• [Work to be completed]
List each line of the data that holds the string "this", please.
** begin Input records **
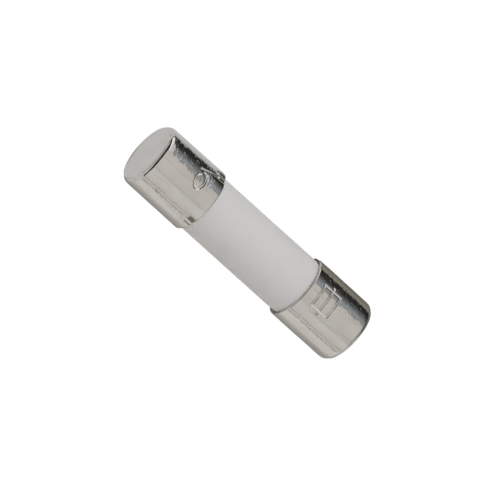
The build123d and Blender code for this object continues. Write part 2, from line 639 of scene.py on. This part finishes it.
** end Input records **
** begin Input records **
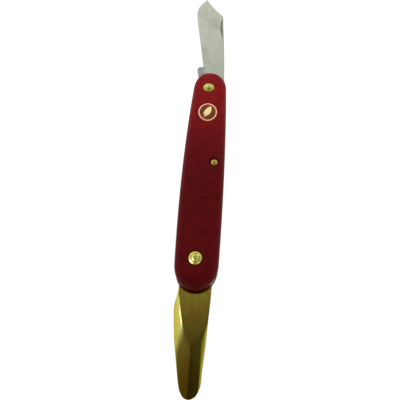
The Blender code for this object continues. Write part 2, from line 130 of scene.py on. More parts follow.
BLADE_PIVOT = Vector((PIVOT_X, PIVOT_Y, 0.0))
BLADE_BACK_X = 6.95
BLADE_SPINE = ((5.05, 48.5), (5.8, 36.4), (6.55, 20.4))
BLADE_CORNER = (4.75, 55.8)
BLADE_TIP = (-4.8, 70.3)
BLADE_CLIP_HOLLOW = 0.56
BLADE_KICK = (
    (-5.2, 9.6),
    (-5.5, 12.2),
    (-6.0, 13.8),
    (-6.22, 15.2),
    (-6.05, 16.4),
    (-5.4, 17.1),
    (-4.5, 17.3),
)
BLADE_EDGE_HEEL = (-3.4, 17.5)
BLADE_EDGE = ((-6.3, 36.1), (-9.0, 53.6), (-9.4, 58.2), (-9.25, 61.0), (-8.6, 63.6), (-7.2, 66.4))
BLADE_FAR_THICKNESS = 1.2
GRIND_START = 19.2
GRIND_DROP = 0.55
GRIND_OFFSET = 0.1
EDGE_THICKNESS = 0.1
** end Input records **
• [In response]
The build123d and Blender code for this object continues. Write part 2, from line 639 of scene.py on. This part finishes it.
The Blender code for this object continues. Write part 2, from line 130 of scene.py on. More parts follow.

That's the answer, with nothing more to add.